1. The Scottish Deerhound may have existed before Scottish people themselves.

Some version of the breed can be traced all the way back to the third century, but historians can definitively identify the breed as Deerhounds in the 16th and 17th centuries.

2. The Deerhound was bred to hunt giant, wild red deer.

Packs of Irish Deerhound would pursue and bring down wild red deer: swift 400-pounders with punishing antlers

3. People often mistake Scottish Deerhounds for Irish Wolfhounds.

Both sighthounds with wiry coats, it’s no wonder that people often confuse the Irish Wolfhound and the Scottish Deerhound. However, the two breeds have distinct differences.

4. The Deerhound is one of the largest dog breeds.

A male Deerhound can stand 32 inches at the shoulder and weigh 110 pounds.

5. Research is key to owning this breed

The Scottish Deerhound is a wonderful companion but isn’t for every family. They love to chase, but probably won’t play fetch. They are loyal, but probably won’t bark when a stranger shows up at the door. A typical walk around the block won’t work either — these dogs need to run and need lots of exercise.

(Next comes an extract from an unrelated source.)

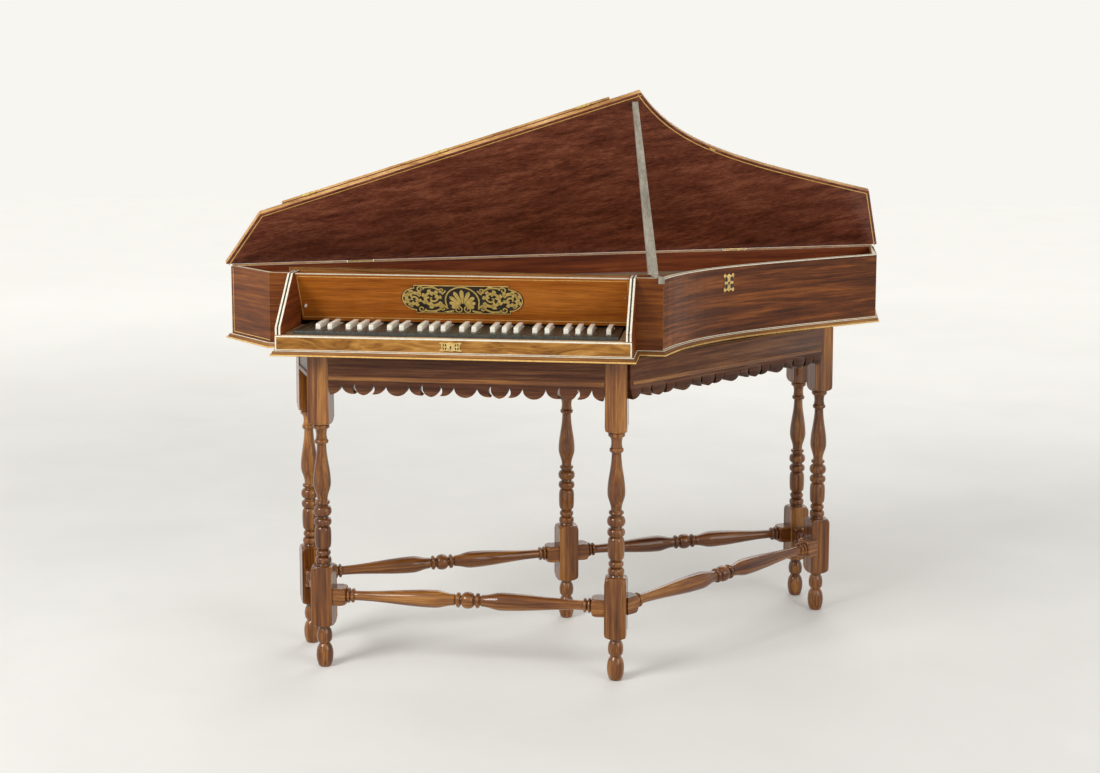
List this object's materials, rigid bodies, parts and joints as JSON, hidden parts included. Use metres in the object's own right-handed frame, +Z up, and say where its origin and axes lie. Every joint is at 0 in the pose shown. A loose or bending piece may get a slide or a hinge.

6. Their love of the chase makes them a natural at lure coursing.

At the inaugural National Lure Coursing Championship in 1994, a 14-month Scottish Deerhound won. Today, they continue to excel in the sport.

Scottish Deerhound leaping through tall green grasses
©dazb75 -

7. Despite their size, Deerhounds are gentle giants

The breed is adaptable, polite, easy-going, and will return an owner’s affection and care. These large dogs can sometimes play rough but do well with children under supervision.

8. Deerhound puppies need plenty of exercise and can’t be crated all day.

Both puppies and adults need to be able to exercise freely on a daily basis and do what Deerhounds were bred to do—run for the sheer joy of running. Destructive puppies are generally not getting enough exercise. While adult Deerhounds tend to love relaxing on the couch, they too need regular exercise. This is not a breed that will thrive with just a daily leash-walk around the city block

9. Sir Walter Scott called the Deerhound the “most perfect creature of heaven”

Sir Walter Scott was a proud Deerhound owner and named his Deerhound Maida, “a most perfect creature of heaven.”